You’re asking if there could be a problem with one particular file on a hard drive? Yes. Could this only affect Cubase? Yes, if the other tests were done with copies of that file instead of the same file. I take your point that this seems unlikely, but without more details about the OP’s problem and how the tests were performed, that’s probably as close to an explanation for what he’s observing as he’s going to get.
You made a comment that it IS unusual for Cubase to be at fault, but NOT unusual for a hard drive to be a fault, i’m pointing out that it’s most likely to NOT be a hard drive failure so they don’t go spending out on a hard disk based on some janky advice.
Do you have automatic hitpoint detection enabled ?
Tried using the backup function in C10 to make a fresh copy in another location?
Tried copying the project to an external drive?
Tried different preload settings in Cubase?
Defragmenting the drive?
How is the memory situation when running the various DAWs?
No backup/update or other task running in the background while testing? has happened to me
Can you post the project?

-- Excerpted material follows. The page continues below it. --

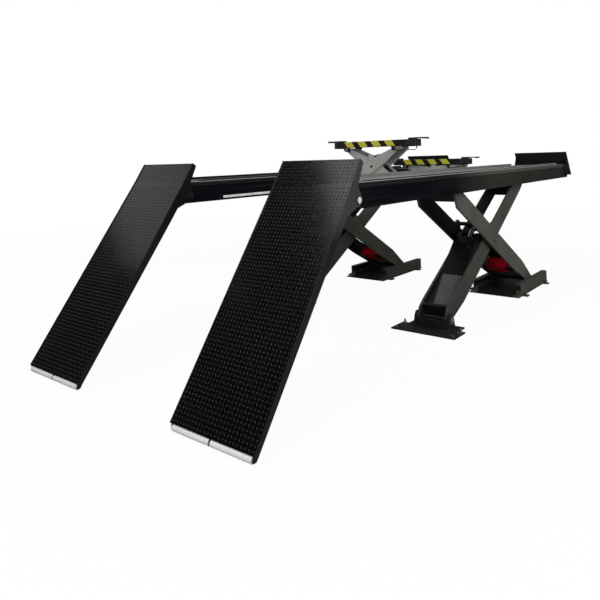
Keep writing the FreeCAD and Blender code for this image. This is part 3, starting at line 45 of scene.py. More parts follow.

I don’t dispute the idea that you’re getting poorer performance in Cubase, but I do suspect something else is going on. For instance, when you import audio into Cubase, it puts the audio tracks in “Musical” mode by default, so basically enables time-stretching. I don’t see that little quarter note icon on the audio clips in your screen capture, but you may want to double check that (looks like your audio clips may have been trimmed - not sure if that hides the icon).
So if it were something like that, and someone wasn’t paying attention, or just doesn’t know about that, they may think, “hey, Cubase uses a ton more CPU playing back 20 audio tracks than Reaper!” Then after turning off musical mode they realize, “oh wait, Cubase uses about as much CPU doing the same thing as my other two DAWs.” This exact thing happened on KVR a few days ago. Someone did a compare, Cubase was eating a ton of CPU with 20 audio stems, and the other DAWs weren’t. They had musical mode enabled. Turned it off, Cubase was right there with the other DAWs. I only suggested it to that poster because I recently imported stems and had to turn Musical/time stretching mode off.
Now, I’m not saying that’s definitely what you’re seeing, but what I’m suggesting is, if you post the project, other people can try to replicate your settings and double check your work. Kind of like peer-reviewed studies. Sometimes having another set of eyes doing the same thing can lead to different results or find an issue.